Chip is on top form on League of My Own II, presented as a follow up to his mixtape of the same title released 10 years ago and prefigured his debut album "I Am Chipmunk" which debuted on No.2 on the UK albums chart. As if to side-look this early success, Chip announces "love rap, love grime, pop i just pimped it" on the "The Outro," which whether as a corrective or brag, is bookended by an "Intro" which features a pseudo-biblical pep-talk from his father asking him to "put on his spiritual armour." Nearly half the 17 songs here are fulcrumed on a single word or catch phrase, around which Chip nimbly weaves impressive play on words, street tales, fidelity in romantic relationships, fixation on social media, and familial troubles over jittery grime and viscous trap productions—bouyed by an intellect and persona that makes one pay close attention to his every utterance.

Avelino No Bullshit

Avelino's 2015 joint mixtape with Wretch 32 "Young Fire, Old Flames" twinned both rapper's similar melodic sensibilities and one which he expounds on his solo follow up "No Bullshit," an assured and focused project which centers on his gifts for switching flows, freed from starry features making for a claustrophobic, yet engaging listen. The most obvious sign of "no bullshit" Avelino has chosen not to take here is the different and dexterous flow patterns he brings to the ten songs (and two skits) here. Whether over a house beats, rap or grime, he adapts his grainy-bass malleably as in the love overtures on "One In A Million," "No Such Thing" and "Sweet Luv," as he does when simultaneously sermonising and turning up on "You Can't Stand Up/ Royal." Life is imitating art and imitating life on "It's a Moovie/Prodigy," a gloomy tale which opens with the question "How do you protect your family from the roads? Coz the streets are wild right now in the UK" and finds Avelino comparing the unreal reality of streetlife to a movie, urged on by an insistent piano and his bleak vision.
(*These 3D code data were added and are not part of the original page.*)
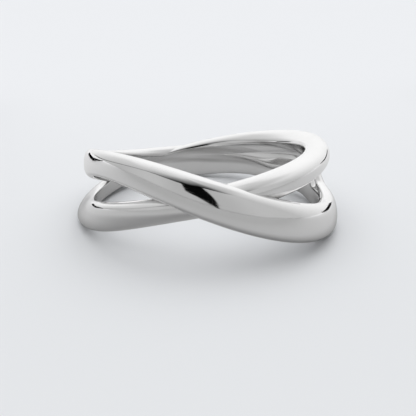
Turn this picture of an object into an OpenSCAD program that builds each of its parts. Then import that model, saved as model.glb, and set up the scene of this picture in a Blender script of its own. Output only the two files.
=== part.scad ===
// Twist ring: two rounded silver bands, tilted opposite ways, that cross at the front and run into each other at
// the back, all one casting. The over band passes outside the under band at the front. The ring lies on its side.
// Millimetres, +Z up. The origin is on the axis of the finger hole, half way up the hole's wall.
// Directions are degrees seen from above: 0 is the right hand side, 90 the back and -90 the front.

/* [Finger hole] */
// diameter of the round finger hole
finger_d = 17; // [14:0.2:22]

/* [Bands] */
// mean thickness of each band, from the finger side to the outside, before the hole is cut
band_t = 1.75; // [1.6:0.05:2]
// mean height of the over band's section
over_h = 2.65; // [2.45:0.05:2.95]
// mean height of the under band's section
under_h = 2.05; // [1.85:0.05:2.35]
// how square the section is: 2 is an ellipse, 4 is nearly a rounded rectangle
squareness = 2.5; // [2:0.1:4]

/* [Crossing] */
// how far each band rises and falls on its way round
tilt_h = 2.6; // [2.3:0.05:2.9]
// direction in which the over band is highest
over_high = -128; // [-134:1:-122]
// direction in which the under band is highest
under_high = -29; // [-35:1:-23]
// how far the over band's loop is moved to the right, which carries it over the under band at the front
over_shift = 0.96; // [0.81:0.01:1.11]
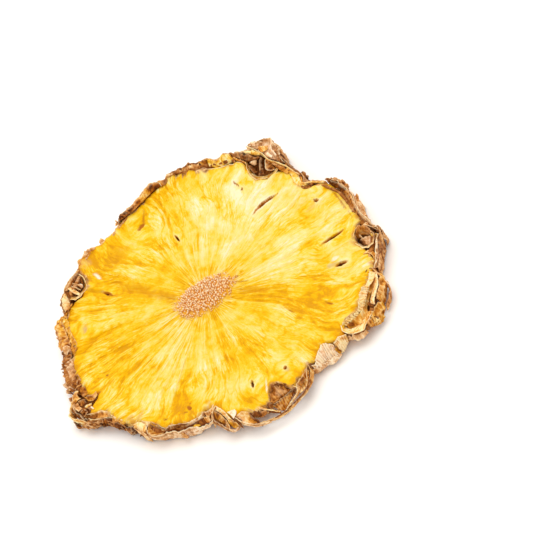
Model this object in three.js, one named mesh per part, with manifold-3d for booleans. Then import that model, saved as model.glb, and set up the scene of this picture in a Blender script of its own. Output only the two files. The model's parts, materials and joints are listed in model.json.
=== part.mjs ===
// A slice of pineapple, cut straight across the fruit with its rind and core left in, and dried.
// It lies with its better face up. Millimetres, +Z up. The origin is the middle of the slice's
// outline, on the surface that the slice lies on.

import * as THREE from "three";
import { ParametricGeometry } from "three/addons/geometries/ParametricGeometry.js";
import { mergeVertices } from "three/addons/utils/BufferGeometryUtils.js";
import Module from "manifold-3d";

// ---- Driving dimensions: lengths in millimetres, angles in degrees round the core ----

const CORE_X = -0.8;
const CORE_Y = 1.5;
const CORE_HALF_LENGTH = 8.6; // along X
const CORE_HALF_WIDTH = 5.4;
const CORE_RISE = 0.6; // the core's fibre ends stand above the flesh
const CORE_SLOPE = [0.7, 1.15]; // parts of the core's half sizes between which the mound falls off

const FLESH_TOP = 4.1; // mean height of the flesh's upper face
const FLESH_THICK = 2.6;
const CREASE_SPREAD = 1.5; // creases deepen with this power of the way out to the rim
const WALL_WAIST = 0.45; // the rind's wall is widest at this part of its height
const WALL_TUCK = 1.3; // how far the wall's foot lies inside its widest line
const FOOT_WIDTH = 2.2; // the narrowest flat rim that the slice rests on
const FOOT_PART = 0.5; // the flat rim is at least this part of the browned skin's width
const CREST_INSET = 0.4; // the lip's crest lies this part of the skin's width inside the outline
const FOOT_LIFT = 0.9; // the rim's foot rises at most this much between its flats
const FOOT_PATCHES = 5;
const CORE_FOOT = 5.0; // radius of the flat round patch under the core, which rests too
const UNDER_SLOPE = 6.0; // width over which the underside leaves the table

// The fruitlets cut through at the rim. Each bulges out to `edge` at the angle `at`, then draws
// in to `fold` at `foldAt`, where the next one begins. `rind` is the width of its browned skin
// seen from above, and `lip` the height of the skin's upper edge.
const FRUITLETS = [
  { at: 5, edge: 48.0, foldAt: 19.5, fold: 42.4, rind: 2.3, lip: 7.5 },
  { at: 27, edge: 45.6, foldAt: 31.5, fold: 45.2, rind: 3.2, lip: 6.6 },
  { at: 42, edge: 52.2, foldAt: 60, fold: 46.7, rind: 8.0, lip: 8.2 },
  { at: 66, edge: 47.2, foldAt: 72, fold: 46.5, rind: 2.6, lip: 7.0 },
  { at: 80, edge: 46.5, foldAt: 108, fold: 41.8, rind: 2.4, lip: 6.8 },
  { at: 123, edge: 44.3, foldAt: 129, fold: 43.8, rind: 1.8, lip: 5.2 },
  { at: 140, edge: 44.9, foldAt: 149.5, fold: 43.0, rind: 5.5, lip: 5.6 },
  { at: 154, edge: 45.8, foldAt: 167, fold: 44.0, rind: 4.0, lip: 4.7 },
  { at: 179, edge: 46.0, foldAt: 185, fold: 44.1, rind: 5.0, lip: 4.6 },
  { at: 192.5, edge: 49.3, foldAt: 203, fold: 46.0, rind: 6.0, lip: 4.9 },
  { at: 208, edge: 45.4, foldAt: 219, fold: 44.0, rind: 2.8, lip: 4.9 },
  { at: 230, edge: 44.8, foldAt: 247.5, fold: 41.2, rind: 2.4, lip: 4.8 },
  { at: 256, edge: 45.4, foldAt: 259.3, fold: 44.6, rind: 3.5, lip: 4.8 },
  { at: 271, edge: 49.0, foldAt: 287, fold: 45.2, rind: 7.0, lip: 4.8 },
  { at: 298, edge: 48.4, foldAt: 303.5, fold: 47.7, rind: 5.0, lip: 5.2 },
  { at: 314, edge: 53.7, foldAt: 319.5, fold: 52.3, rind: 6.5, lip: 6.0 },
  { at: 324, edge: 52.2, foldAt: 335, fold: 49.4, rind: 6.0, lip: 6.4 },
  { at: 343.5, edge: 51.7, foldAt: 352, fold: 48.4, rind: 6.5, lip: 7.2 },
];
const BULGE = 1.2; // 1 leaves a fold most steeply; higher numbers make it more rounded
const LIP_NOTCH = 0.8; // the lip dips by this much at each fold

// Shallow valleys and ridges that run out from the core to the rim.
const CREASES = [
  { at: 62, half: 16, rise: 0.5 },
  { at: 98, half: 14, rise: -0.5 },
  { at: 133, half: 12, rise: -1.0 },
  { at: 160, half: 14, rise: 0.5 },
  { at: 193, half: 10, rise: 0.7 },
  { at: 238, half: 16, rise: -0.5 },
  { at: 276, half: 13, rise: 0.5 },
  { at: 322, half: 15, rise: -0.8 },
  { at: 352, half: 14, rise: 0.5 },
];

// Empty seed cavities at the rim, the gap behind one thin loop of rind, which goes right through,
// and slits that opened as the flesh dried. Each lies `out` from the core's middle; `long` and
// `wide` are its half length and half width, its length lies at the angle `turn` in plan, and
// `deep` is how far it goes in from the upper face.
const CAVITIES = [
  { at: 43, out: 45.0, long: 4.4, wide: 2.7, turn: 118, deep: 2.3 },
  { at: 136.5, out: 42.0, long: 2.8, wide: 2.2, turn: 45, deep: 1.9 },
  { at: 276.5, out: 43.0, long: 3.4, wide: 2.4, turn: 5, deep: 2.4 },
  { at: 262, out: 43.0, long: 1.6, wide: 0.9, turn: -8, deep: 1.6 },
  { at: 268, out: 46.3, long: 2.6, wide: 0.9, turn: -2, deep: 9.0 },
  { at: 309.7, out: 46.4, long: 2.1, wide: 1.0, turn: 35, deep: 2.2 },
  { at: 345.8, out: 46.9, long: 2.5, wide: 2.3, turn: 80, deep: 3.2 },
  { at: 34, out: 32.6, long: 4.0, wide: 0.5, turn: 12, deep: 0.9 },
  { at: 350.3, out: 38.6, long: 3.3, wide: 0.6, turn: -4, deep: 1.1 },
  { at: 335.4, out: 39.6, long: 1.7, wide: 0.9, turn: -12, deep: 1.5 },
];

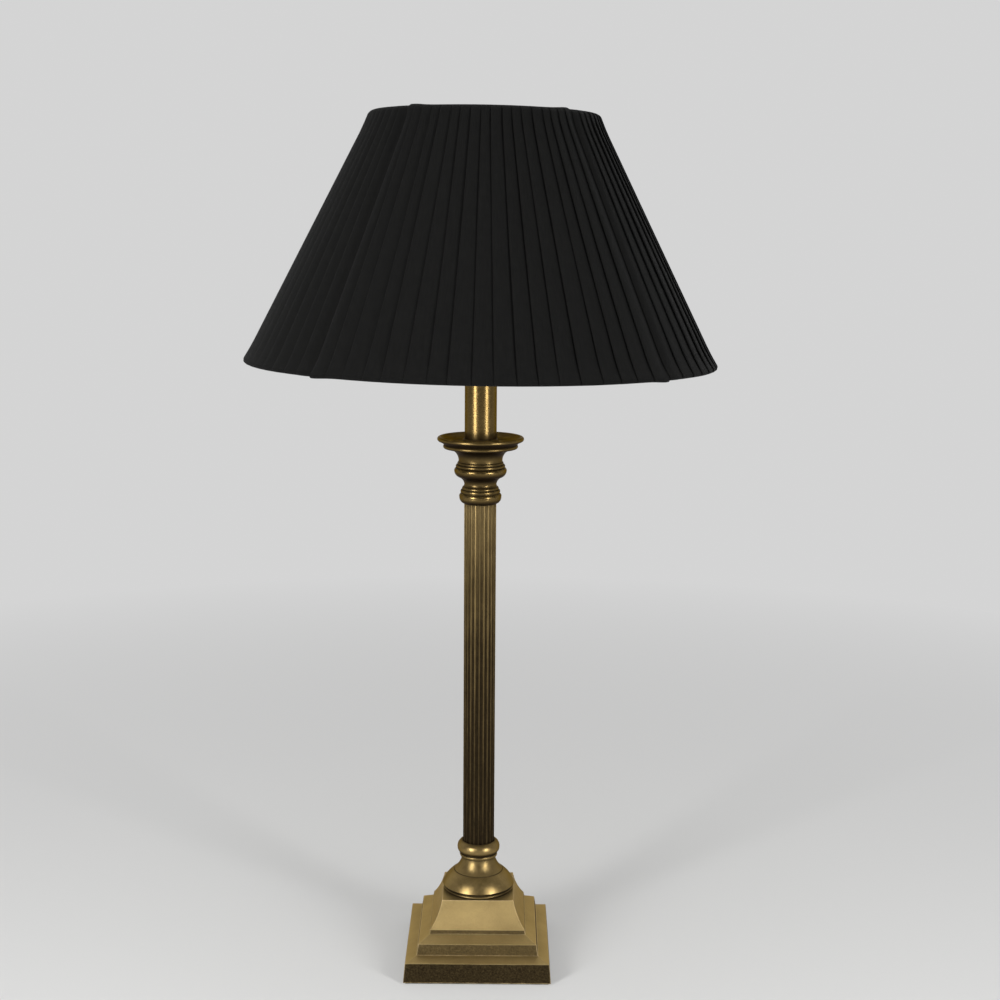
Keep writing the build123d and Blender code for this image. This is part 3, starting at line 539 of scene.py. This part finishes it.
def pleated_rows(shade):
    """Points of the pleated cover, ring by ring, with its cloth map."""
    rng = random.Random(shade.seed)
    lobes = [fold_places(shade, rng) for _ in range(LOBES)]
    traits = [[(rng.uniform(0.82, 1.12), rng.uniform(0, 6.3), rng.uniform(0, 6.3),
                rng.uniform(0.15, 0.5) * MM) for _ in range(shade.pleats)] for _ in range(LOBES)]
    path = [(SHADE_FOOT + up, inset, press, -1) for inset, up, press in RIM]
    low, high = path[-1][0], SHADE_TOP - RIM[-1][1]
    path += [(low + i / 16 * (high - low), COVER_BASE, 1.0, -1 if i < 8 else 1) for i in range(1, 16)]
    path += [(SHADE_TOP - up, inset, press, 1) for inset, up, press in reversed(RIM)]
    rows = []
    for height, base, press, away in path:
        step = (height - SHADE_FOOT) / SHADE_HEIGHT
        to_end = min(height - SHADE_FOOT, SHADE_TOP - height)
        near_end = 1 - smooth(to_end / (70 * MM))
        row = []
        for lobe in range(LOBES):
            length = lobe_length(height)
            for pleat in range(shade.pleats):
                tall, phase, other, wander = traits[lobe][pleat]
                bottoms, tops = lobes[lobe]
                here = bottoms[pleat] + step * (tops[pleat] - bottoms[pleat])
                after = bottoms[pleat + 1] + step * (tops[pleat + 1] - bottoms[pleat + 1])
                pitch = after - here
                sway = wander * math.sin(3.1 * step + phase) / length if pleat else 0.0
                under = min(0.5 * (shade.strip - pitch * length), 0.9 * pitch * length) / length
                wave = 0.18 * MM * math.sin(9 * step + other)
                for along_pitch, along_under, lift, _ in PLEAT:
                    along = here + along_pitch * pitch + along_under * under + sway * (1 - along_pitch)
                    in_lobe, part = (lobe, along) if along <= 1 else ((lobe + 1) % LOBES, along - 1)
                    spot, from_valley = plan_spot(in_lobe, part, height, 0.0)
                    calm = smooth(from_valley / (7 * MM))
                    rise = shade.fold * tall * press * (0.55 + 0.45 * calm) * lift
                    out = rise + wave * press * (1 - lift) * calm + swell(shade, from_valley, to_end)
                    drop = away * near_end * rim_drop(shade, in_lobe, from_valley)
                    spot, _ = plan_spot(in_lobe, part, height + drop, base - out)
                    row.append(settle(spot))
        rows.append(row)
    across = [(p + part[3]) * shade.strip for p in range(LOBES * shade.pleats) for part in PLEAT]
    across.append(LOBES * shade.pleats * shade.strip)
    lean = math.hypot(SHADE_HEIGHT, BOTTOM_REACH - TOP_REACH) / SHADE_HEIGHT
    down = section_lengths([(base, height * lean) for height, base, _, _ in path])
    return rows, across, down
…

Big Shaq / Michael Dapaah Mans Not Hot

Closing in on 150 million views in under 2 months, Big Shaq / Michael Dapaah's biting satire on grime cultures exposes its bloated image of toughness but whose humor could further inculcate the genre—vibrant and still nascent—in people's minds.

New Gen New Gen

Starting life as a live event in London aiming to showcase newer or less recognised talents, New Gen evolved into a show on Radar Radio and now a compilation of material from varying artists who give a very clear idea of how robust the UK's rap and grime scene is, away from the established names. Avelino and Bonkaz tag-team on opener "Welcome to the New Gen," piggybacking off each other's rhymes, refreshing a once recurrent hip hop trope, little practised today. Ray BLK, winner of the BBC Sound of 2017 in the same January month "New Gen" was released, worried about the pressures of new fame on "Busy" as if in anticipation for the year she was to have.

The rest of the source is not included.